The star attraction of the valley is Mt. Whitney, at 14, 495 feet the tallest peak in the contiguous United States. It is possible for experienced hikers to walk to the summit from Whitney Portal, a delightful park situated high on the Mt. Whitney slope, easily reached by driving west from Lone Pine on a paved, winding road. The Portal offers astounding views of Mt. Whitney amidst pine and sequoia forest with mountain streams tumbling to the valley below. There are four campgrounds along this road: two near Lone Pine, another half-way along the route and one at Whitney Portal. North of Lone Pine is Independence, the seat of Inyo County which includes nearby Death Valley. A visit to the old (and still operating) Winnedumah Hotel will restore memories of the days of the western movies, when the actors stayed in this very inn while filming in the Alabama Hills. The Museum of Eastern California features displays on the valley's native heritage and mining history; outdoors is a collection of early farm implements.  

The peaks of the White/Inyo Range have elevations of 11,000 feet and over, and with the even higher Sierra peaks to the west, the views up and down the valley are awesome. An excellent place to view the Inyo Range and valley scenes is from the Onion Valley Road. This road runs west for 14 miles with campgrounds along the way and in the high Onion Valley. A trail through Bishop Pass offers eastern access to the Kings Canyon area. The trailhead is at the end of the Onion Valley Road and the trail climbs to the Sierra crest through the John Muir Wilderness.

Highway 395 leads further north, past the California Bighorn Sheep Zoological Area (on the eastern Sierra) and through the Big Pine Volcanic Field, where cinder cones and black basaltic flows are seen on both sides of the road.  

The highway crosses the lava field at Taboose Creek.  

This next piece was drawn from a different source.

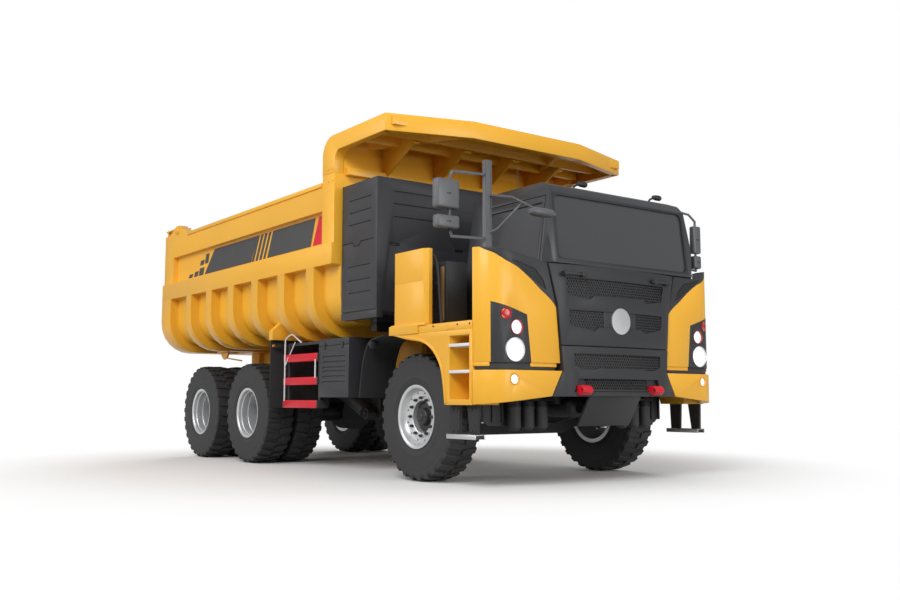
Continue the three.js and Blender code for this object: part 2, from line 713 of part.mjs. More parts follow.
// Upright panel at the edge of the deck, with a bevelled front edge.
function sideGuard(side) {
  const outer = frontHalfWidth;
  const inner = outer - guardDepth;
  const [front, rear] = guardY;
  return prism('z', flip([
    [outer, rear], [outer, front + 70], [outer - 45, front], [inner, front], [inner, rear],
  ], side), deckTop + touch, guardTopZ);
}

function hangingStep(side) {
  const top = fenderBottomZ - touch;
  const straps = [
    [[-1078, top], [-905, top], [-921, 560], [-1062, 560]],
    [[-1385, top], [-1205, top], [-1256, 560], [-1376, 560]],
  ].map((outline) => prism('x', outline, side * 1770, side * 1805));
  return join(...straps, block(side * 1720, side * 1840, -1395, -892, 535, 572));
}

place('deck_cabinet', block(...cabinetX, guardY[0] + 40, guardY[1], deckTop + touch, cabinetTopZ), charcoal);
place('deck', block(-frontHalfWidth, frontHalfWidth, deckFrontY, deckRearY, deckBottom, deckTop), yellow);
for (const [name, side] of sides) {
  place(`fender_${name}`, fender(side), yellow);
  place(`side_guard_${name}`, sideGuard(side), yellow);
  place(`hanging_step_${name}`, hangingStep(side), rubber);
}

// ---------------------------------------------------------------- front: pods, panel, bumper

const seamGap = 12;
const lidGap = 22;             // wider at the top corners, so that the lid swings clear of the pods

// Plan of a front corner: straight face, round corner, and a back edge that clears the open door.
function cornerPlan(innerX, faceY, outerX, side) {
  const radius = podCornerRadius;
  const round = arc(outerX - radius, faceY + radius, radius, -90, 0, 8).filter(([, y]) => y < podRearY);
  return [[innerX, faceY - 10], ...round, [outerX - 20, podRearY], [outerX - 90, podRearY], [side * cabMiddleX + cabHalfWidth + 20, cabChestY],
    [innerX, cabChestY]];
}

// Half of the centre panel's width at a height, from its seams.
const panelSeam = [[1020, cabWaistZ - 12], [905, 1990], [862, 1545]];
const bumperSeam = [[860, 1533], [836, bumperTopZ + 8], [990, 985]];

function headlampPod(side) {
  const plan = prism('z', flip(cornerPlan(850, podFaceY, frontHalfWidth, side), side), podBottomZ, podTopZ + 10);
  const front = prism('y', flip([
    [panelSeam[0][0] + lidGap, panelSeam[0][1]], [panelSeam[1][0] + seamGap, panelSeam[1][1]],
    [862, podBottomZ + 1], [1900, podBottomZ + 1], [1900, podTopZ], [1750, podTopZ],
  ], side), fasciaY - 50, podRearY + 50);
  const lampRecess = prism('y', flip([
    [1750, 1340], [1750, 1986], [1328, 1857], [1273, 1340],
  ], side), fasciaY - 50, podFaceY + 25);
  return cut(plan.intersect(front), lampRecess, cabForm(-seamGap));
}

function cornerBumper(side) {
  const plan = prism('z', flip(cornerPlan(850, podFaceY - 20, frontHalfWidth + 5, side), side), 890, bumperTopZ);
  const front = prism('y', flip([
    [bumperSeam[1][0] + seamGap, bumperTopZ], [bumperSeam[2][0] + seamGap, 987], [1900, 897],
    [1900, bumperTopZ],
  ], side), fasciaY - 50, podRearY + 50);
  return plan.intersect(front);
}

// The bowed front face as a slab of one thickness, for the outlines of the panel and the bumper.
function bowedSlab(thickness, z0, z1) {
  const stations = Array.from({ length: 13 }, (_, i) => -1.2 + 0.2 * i);
  const face = stations.map((t) => [t * fasciaEdgeX, fasciaY + fasciaBow * t * t]);
  const back = face.map(([x, y]) => [x, y + thickness]).reverse();
  return prism('z', [...face, ...back], z0, z1);
}

function frontPanel() {
  const outline = prism('y', [...panelSeam, ...mirrored(panelSeam)], fasciaY - 50, cabChestY);
  return outline.intersect(bowedSlab(panelThickness, 1500, cabWaistZ));
}

function centreBumper() {
  const outline = prism('y', [...bumperSeam, ...mirrored(bumperSeam)], fasciaY - 50, fasciaY + 300);
  const face = outline.intersect(bowedSlab(bumperThickness, 900, 1600));
  const mouth = prism('y', [[-640, 1180], [640, 1180], [700, 1035], [-700, 1035]], fasciaY - 50, fasciaY + 85);
  const horns = sides.map(([, side]) => block(side * railInner, side * railOuter, fasciaY + 100,
    frameFrontY - touch, 990, 1250));
  const hooks = sides.map(([, side]) => block(side * 520, side * 610, fasciaY - 20, fasciaY + 110, 1010, 1100));
  return join(cut(face, mouth), ...horns, ...hooks);
}

function skidPlate() {
  const top = 985 - touch;
  return prism('x', [[-1650, top], [-1610, top], [-1410, 650], [-1450, 650]], -415, 415);
}

for (const [name, side] of sides) {
  place(`headlamp_pod_${name}`, headlampPod(side), yellow);
  place(`corner_bumper_${name}`, cornerBumper(side), yellow);
}
place('front_panel', frontPanel(), charcoal);
place('centre_bumper', centreBumper(), charcoal);
place('skid_plate', skidPlate(), blackPaint);

// ---------------------------------------------------------------- cab

// The cab's outer form, or with an inset the room inside it.
function cabForm(inset) {
  const low = cabHalfWidth - inset;
  const high = cabRoofHalfWidth - inset;
  const side = prism('x', [
    [cabRearY - inset, deckTop + touch + inset], [cabRearY - inset, cabRoofZ - 70 - inset],
    [cabRearY - 70 - inset, cabRoofZ - inset], [cabBrowY + 190, cabRoofZ - inset],
    [cabBrowY + 60 + inset, cabRoofZ - 50 - inset], [cabBrowY + inset, cabRoofZ - 140 - inset / 2],
    [cabNoseY + inset, cabWaistZ + inset], [cabChestY + touch + inset, cabWaistZ + inset],
    [cabChestY + touch + inset, deckTop + touch + inset],
  ], cabMiddleX - low, cabMiddleX + low);
  const front = prism('y', [
    [-low, deckTop - 50], [-low, cabWaistZ], [-high, cabRoofZ - 110], [-high + 70, cabRoofZ + 10],
    [high - 70, cabRoofZ + 10], [high, cabRoofZ - 110], [low, cabWaistZ], [low, deckTop - 50],
  ].map(([x, z]) => [x + cabMiddleX, z]), cabNoseY - 100, cabRearY + 100);
  const corner = cabHalfWidth - cabCornerRadius;
  const plan = prism('z', [
    [-low, cabRearY + 50],
    ...arc(-corner, cabNoseY + cabCornerRadius, cabCornerRadius - inset, 180, 270, 4),
    ...arc(corner, cabNoseY + cabCornerRadius, cabCornerRadius - inset, -90, 0, 4),
    [low, cabRearY + 50],
  ].map(([x, y]) => [x + cabMiddleX, y]), deckTop - 50, cabRoofZ + 100);
  return side.intersect(front).intersect(plan);
}

const cabSkin = cut(cabForm(0), cabForm(cabWall));
const windscreenHalf = 1085;
const windscreenZ = [2500, 3255];
const sideGlassZ = [2520, 3150];
const doorRearY = doorFrontY + doorWidth;

function windscreenSlab(gap, thickness) {
  const [z0, z1] = [windscreenZ[0] - gap, windscreenZ[1] + gap];
  const lean = (cabBrowY - cabNoseY) / (cabRoofZ - 140 - cabWaistZ);
  const faceAt = (z) => cabNoseY + (z - cabWaistZ) * lean;
  return prism('x', [
    [faceAt(z0) + 20, z0], [faceAt(z1) + 20, z1], [faceAt(z1) + 20 + thickness, z1],
    [faceAt(z0) + 20 + thickness, z0],
  ], cabMiddleX - windscreenHalf - gap, cabMiddleX + windscreenHalf + gap);
}

function windscreenHole() {
  return block(cabMiddleX - windscreenHalf - touch, cabMiddleX + windscreenHalf + touch, cabNoseY - 50,
    cabNoseY + 250, windscreenZ[0] - touch, windscreenZ[1] + touch);
}

// A block that reaches from just inside the cab's side wall to outside it.
function throughSide(side, y0, y1, z0, z1, inside = 0) {
  const reach = [cabRoofHalfWidth - cabWall - 5 + inside, cabHalfWidth + 100];
  return block(cabMiddleX + side * reach[0], cabMiddleX + side * reach[1], y0, y1, z0, z1);
}

// A pane inside the side wall, following its lean.
function sidePane(side) {
  const pane = cut(cabForm(20), cabForm(20 + glassThickness));
  return pane.intersect(throughSide(side, doorFrontY + doorFrame, doorRearY - doorFrame, sideGlassZ[0], sideGlassZ[1]));
}

function cabShell() {
  const holes = [windscreenHole()];
  for (const [, side] of sides) {
    holes.push(throughSide(side, doorFrontY, doorRearY, doorBottomZ, doorTopZ));
  }
  return cut(cabSkin, ...holes);
}

function cabDoor(side) {
  const gap = swing - 2;
  const slab = cabSkin.intersect(throughSide(side, doorFrontY + gap, doorRearY - gap, doorBottomZ + gap,
    doorTopZ - gap, gap));
  return cut(slab, throughSide(side, doorFrontY + doorFrame - touch, doorRearY - doorFrame + touch, sideGlassZ[0] - touch,
    sideGlassZ[1] + touch));
}

function driverSeat() {
  const x = cabMiddleX + 520;
  const floor = deckTop + touch + cabWall + touch;
  return join(
    block(x - 200, x + 200, -880, -480, floor, 2080),
    block(x - 260, x + 260, -980, -440, 2070, 2200),
    prism('x', [[-520, 2150], [-330, 2900], [-450, 2900], [-640, 2190]], x - 250, x + 250),
  );
}

function dashboard() {
  const front = cabChestY + touch + cabWall + touch;
  const x = cabMiddleX + 520;
  const desk = prism('x', [[front, 2150], [front, 2440], [-1330, 2440], [-1230, 2330], [-1230, 2150]],
    cabMiddleX - cabHalfWidth + cabWall + 60, cabMiddleX + cabHalfWidth - cabWall - 60);
  const ring = new THREE.TorusGeometry(210, 18, 8, 20);
  ring.rotateX(THREE.MathUtils.degToRad(-35));
  ring.translate(x, -1060, 2500);
  const spoke = bar([x - 200, -1060, 2500], [x + 200, -1060, 2500], 16, 8);
  return join(desk, bar([x, -1300, 2350], [x, -1060, 2500], 35, 10), toSolid(ring), spoke);
}

place('cab_shell', cabShell(), charcoal);
place('windscreen', windscreenSlab(0, glassThickness), darkGlass);
for (const [name, side] of sides) {
  place(`cab_door_${name}`, cabDoor(side), charcoal);
  place(`door_glass_${name}`, sidePane(side), darkGlass);
}
place('driver_seat', driverSeat(), seatFabric);
place('dashboard', dashboard(), blackPaint);

// ---------------------------------------------------------------- mirrors

function mirrorMast() {
  const y = deckFrontY + 40;
  const top = 3560;
  const headY = [y - 40, y + 40];
  const headX = 2130;          // middle of the hanger that carries both mirrors
  return join(
    block(mastX - 42, mastX + 42, y - 30, y + 30, deckTop + touch, top),
    bentBar([[mastX, y, 3400], [-headX + 30, y, 3370], [-headX, y, 3262]], 17),
    block(-mirrorReach, -mirrorReach + 290, ...headY, 2965, 3270),
    bar([-headX, y, 2980], [-headX, y, 2870], 17, 8),
    block(-mirrorReach + 8, -mirrorReach + 288, ...headY, 2755, 2880),
    bentBar([[-headX, y, 2770], [-headX + 30, y, 2670], [mastX, y, 2690]], 17),
    bentBar([[mastX, y, 3180], [-1480, y - 250, 3130], [-1340, -1850, 2960]], 13),
    bentBar([[mastX, y, 2750], [-1560, y - 100, 2790], [-1400, y - 350, 3070]], 13),
    block(-1490, -1140, -frontReach, -1810, 2885, 2980),
  );
}

function leftMirror() {
  const y = -1540;
  const x = 1590;
  return join(
    bentBar([[cabMiddleX + 1080, -1545, 3290], [1450, y - 20, 3270], [x, y, 3200], [x, y, 3120]], 15),
    block(x - 60, x + 60, y - 30, y + 30, 2790, 3130),
    bar([x, y, 2800], [x, y, 2740], 15, 8),
    block(x - 55, x + 60, y - 30, y + 30, 2600, 2750),
    bentBar([[x, y, 2610], [x, y, 2570], [cabMiddleX + 1200, -1580, 2570]], 15),
  );
}

place('mirror_mast', mirrorMast(), charcoal);
place('mirror_left', cut(leftMirror(), cabForm(-touch)), charcoal);

export default truck;
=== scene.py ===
import json
import math
import bpy
from mathutils import Matrix, Vector

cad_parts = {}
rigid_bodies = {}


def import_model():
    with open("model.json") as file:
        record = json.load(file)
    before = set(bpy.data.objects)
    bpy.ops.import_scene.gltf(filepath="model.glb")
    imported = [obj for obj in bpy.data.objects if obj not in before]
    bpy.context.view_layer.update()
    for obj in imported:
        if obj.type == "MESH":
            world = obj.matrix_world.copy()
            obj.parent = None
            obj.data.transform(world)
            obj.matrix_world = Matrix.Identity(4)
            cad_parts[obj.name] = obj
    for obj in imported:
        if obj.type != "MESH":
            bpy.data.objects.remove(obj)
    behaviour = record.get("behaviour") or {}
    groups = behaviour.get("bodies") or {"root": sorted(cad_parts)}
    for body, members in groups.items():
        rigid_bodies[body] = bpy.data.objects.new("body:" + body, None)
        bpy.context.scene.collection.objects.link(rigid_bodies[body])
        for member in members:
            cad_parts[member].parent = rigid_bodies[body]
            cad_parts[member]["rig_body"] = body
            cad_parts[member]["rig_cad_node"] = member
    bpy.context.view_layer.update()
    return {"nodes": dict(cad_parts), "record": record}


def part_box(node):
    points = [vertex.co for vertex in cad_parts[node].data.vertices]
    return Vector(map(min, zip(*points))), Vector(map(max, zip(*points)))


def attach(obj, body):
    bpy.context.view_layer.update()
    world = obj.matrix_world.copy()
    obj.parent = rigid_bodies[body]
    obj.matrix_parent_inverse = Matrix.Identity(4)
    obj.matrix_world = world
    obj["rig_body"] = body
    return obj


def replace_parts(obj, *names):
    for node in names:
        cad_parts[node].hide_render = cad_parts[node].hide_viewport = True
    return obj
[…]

Big Pine, a town of nearly 4,000 people, is close to Sierra glacier country. For glacier views, take Glacier Lodge Road, west of town. To see the oldest living trees in America, take Highway 168 to the Ancient Bristlecone Pine Forest, where there is an information center and then the road continues to the Schulman and Patriarch Groves. One of the largest of the pines, "The Patriarch", is more than 1500 years old and has a circumference of 36'8". The trees are burly, much shorter than sequoias and have twisted, gnarled limbs and trunks. Bishop, a city of 4,100 people in the Chalfont Valley, has a good range of motels and visitor services. Highway 395 continues north, passing the ski and summer resort town of Mammoth Lakes, on the way to Carson City & Reno.

North of Reno, the route heads back into California, passes west of the Cascade mountain range and crosses the Oregon border. It ends at the Washington/British Columbia border.